Уже в то время я все больше и больше думал о том, что не исключена возможность, что в действительности НКВД СССР и «Смерш» стремились не столько к моему «разоблачению» в качестве врага народа, сколько к умышленному «разоблачению» действий, якобы совершаемых советскими разведчиками за рубежом. Я вспомнил то, что мне приходилось слышать еще в 1938 и 1939 гг. в Москве о существовавшем стремлении НКВД СССР целиком подчинить себе военную разведку.
Должен признаться и в том, что сам факт предъявления ордера на арест меня просто потряс. Мне было особенно трудно представить себе, чтобы органы государственной безопасности, а тем более Генеральная прокуратура СССР смогли стать «жертвами подлога», виновниками которого были не просто рядовые, в определенном смысле слова, сотрудники типа Кулешова, но и такое «особо доверенное» лицо, каким являлся в то время Абакумов.
Могли кто-либо из моих сокамерников и я лично в 1945 и 1946 гг. предполагать, что пройдет сравнительно немного лет и Берия, Меркулов, Абакумов и другие, непосредственно причастные к созданию абсолютно необоснованных обвинений в измене Родине, которые были повинны во множестве злоупотреблений и уничтожении честных граждан, будут сами во время судебного разбирательства признаны преступниками, нанесшими значительный вред нашему государству, нашему народу. Они понесли заслуженную кару, высшую меру наказания, но, к сожалению, по каким-то причинам у нас медлили, а быть может, и сейчас еще продолжают медлить с тщательным изучением архивов, содержащих вымышленные следственные дела и «решения» по ним, принятые «Особым совещанием».
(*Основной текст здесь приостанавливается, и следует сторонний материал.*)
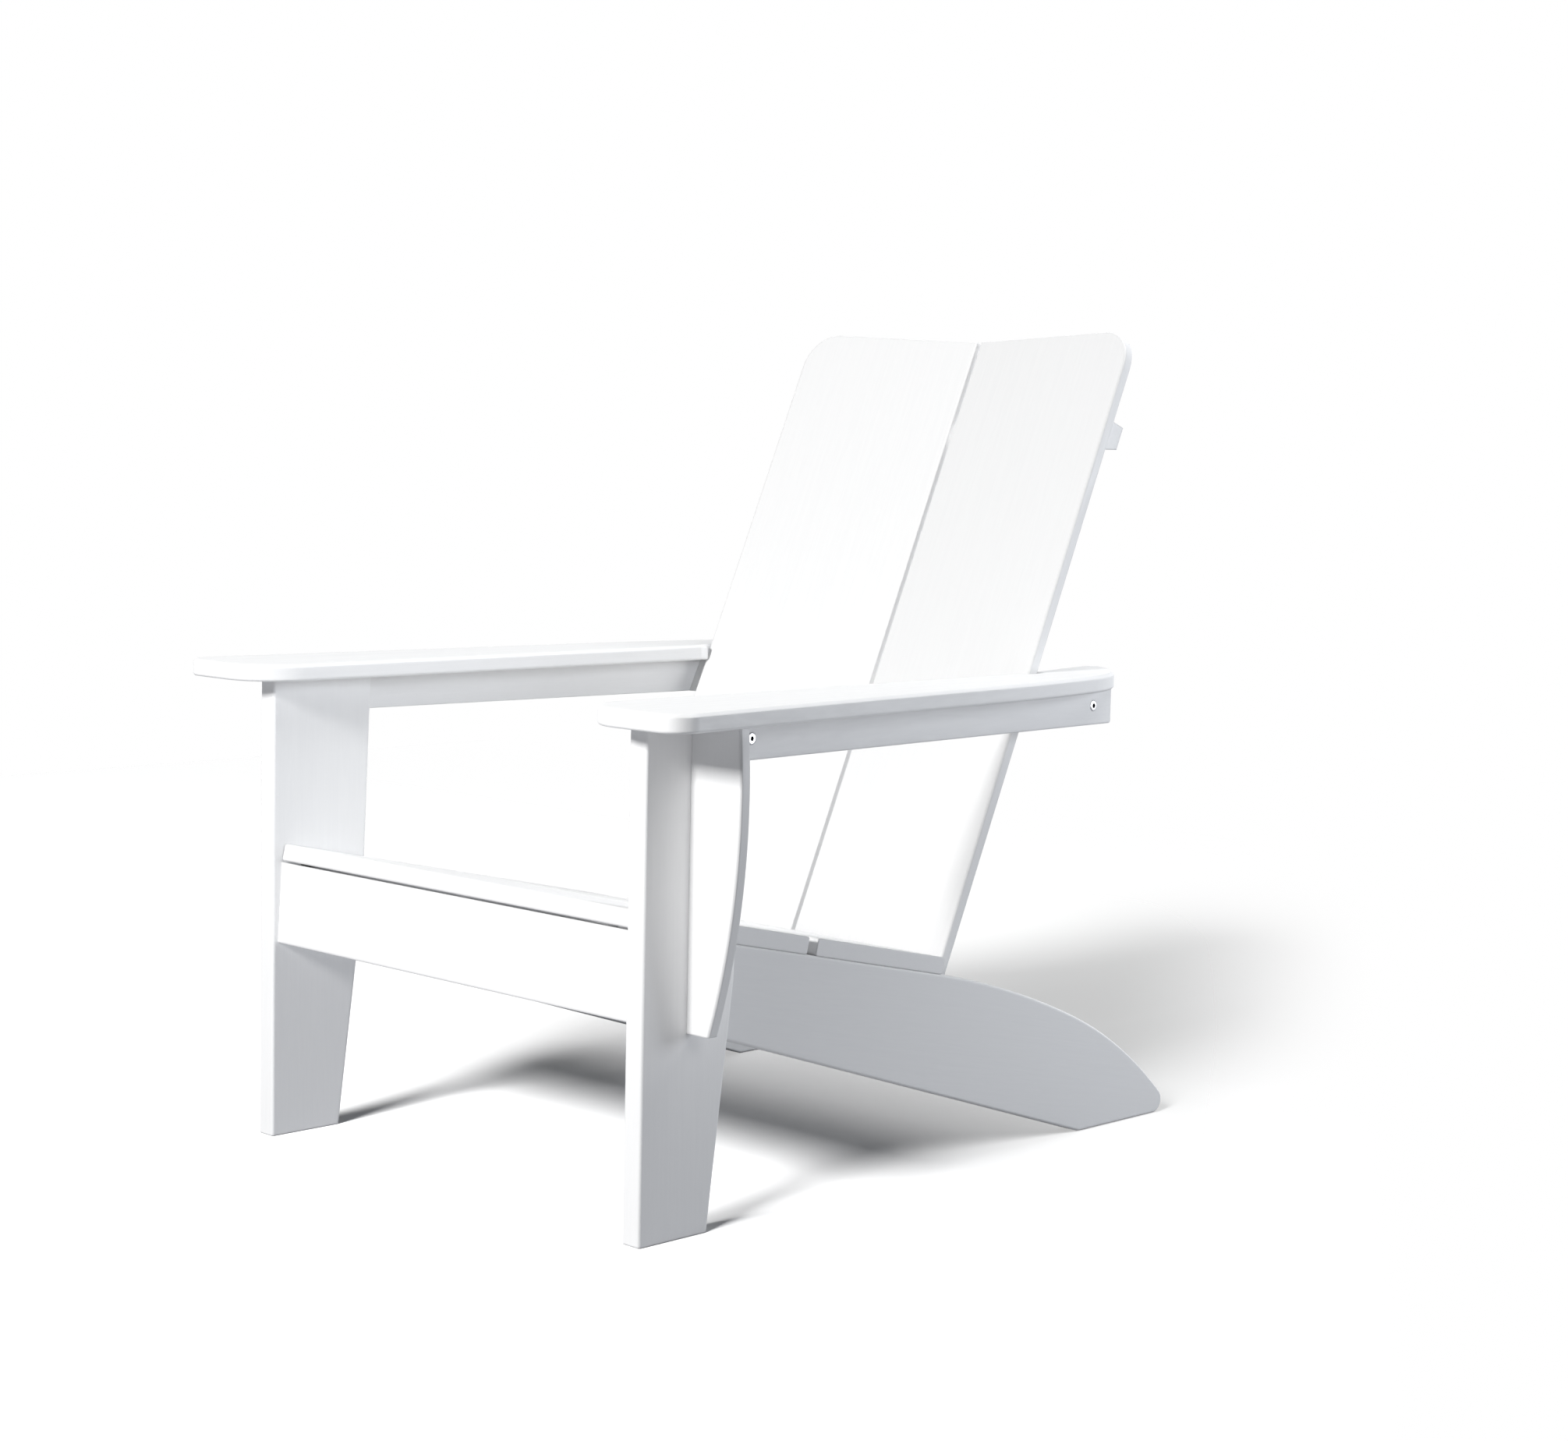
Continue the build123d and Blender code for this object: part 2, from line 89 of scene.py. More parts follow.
# ---- shared surface effects -------------------------------------------------------------
def make_brushed_grain():
    """Long shallow streaks along the board: their height, and a mask for tone."""
    tree, start, end = new_group(
        "brushed grain",
        [
            ("Place", "NodeSocketVector", None),
            ("Fineness", "NodeSocketFloat", 1.0),
        ],
        [("Height", "NodeSocketFloat"), ("Mask", "NodeSocketFloat")],
    )
    sized = add_node(tree, "ShaderNodeVectorMath", (-700, 0), operation="SCALE")
    connect(tree, start.outputs["Place"], sized.inputs[0])
    connect(tree, start.outputs["Fineness"], sized.inputs["Scale"])
    bend = add_node(tree, "ShaderNodeTexNoise", (-500, -250))
    bend.inputs["Scale"].default_value = 3.0
    bend.inputs["Detail"].default_value = 2.0
    connect(tree, sized.outputs[0], bend.inputs["Vector"])
    shift = add_node(tree, "ShaderNodeVectorMath", (-300, -100), operation="MULTIPLY_ADD")
    shift.inputs[1].default_value = (0.6, 0.6, 0.6)
    connect(tree, bend.outputs["Color"], shift.inputs[0])
    connect(tree, sized.outputs[0], shift.inputs[2])
    coarse = add_node(tree, "ShaderNodeTexNoise", (-100, 150))
    coarse.inputs["Scale"].default_value = 12.0
    coarse.inputs["Detail"].default_value = 4.0
    coarse.inputs["Roughness"].default_value = 0.6
    connect(tree, shift.outputs[0], coarse.inputs["Vector"])
    fine = add_node(tree, "ShaderNodeTexNoise", (-100, -150))
    fine.inputs["Scale"].default_value = 46.0
    fine.inputs["Detail"].default_value = 3.0
    connect(tree, shift.outputs[0], fine.inputs["Vector"])
    mix = add_node(tree, "ShaderNodeMix", (150, 0), data_type="FLOAT")
    mix.inputs[0].default_value = 0.4
    connect(tree, coarse.outputs[0], mix.inputs[2])
    connect(tree, fine.outputs[0], mix.inputs[3])
    ramp = add_node(tree, "ShaderNodeMapRange", (400, -150), interpolation_type="SMOOTHSTEP")
    ramp.inputs["From Min"].default_value = 0.38
    ramp.inputs["From Max"].default_value = 0.62
    connect(tree, mix.outputs[0], ramp.inputs["Value"])
    connect(tree, mix.outputs[0], end.inputs["Height"])
    connect(tree, ramp.outputs["Result"], end.inputs["Mask"])
    return tree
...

Несмотря на то, что я, как уже указывалось, безгранично всем своим существом в те годы верил И.В. Сталину, в справедливость, в соблюдение законности, силы у меня начали сдавать. Я еще надеялся, что мне удастся на суде, в Военном трибунале, в случае если, несмотря на все, сочтут необходимым подвергнуть разбирательству мое дело по выдвигаемым ложным против меня обвинениям, доказать свою полную невиновность.
И вот, вернувшись в ставшую мне «по закону близкой» камеру внутренней тюрьмы НКВД СССР, предназначенную для содержания далеко не рядовых государственных преступников, только сейчас увидев потрясший меня ордер на арест, впервые в моей жизни, даже после всего перенесенного в фашистских тюрьмах, я начал терять сознание. Мой сокамерник был вынужден, громко стуча в дверь, вызвать врача.
Приходить в сознание я начал после нескольких уколов тюремного врача.
Все, с кем мне пришлось провести почти двадцать месяцев в общей камере во внутренней тюрьме и некоторое время в Лефортовской, отмечали, что я очень тяжело переношу свой арест и следствие. Конечно, они не могли правильно оценить все то, что происходило со мной. Уже после подписания ордера на мой арест я вкратце в общих чертах намекал на то, что следователь в протоколах явно искажает мои показания, они посоветовали мне потребовать встречи с прокурором. При этом подчеркнули, что добиться подобной встречи будет тоже нелегко.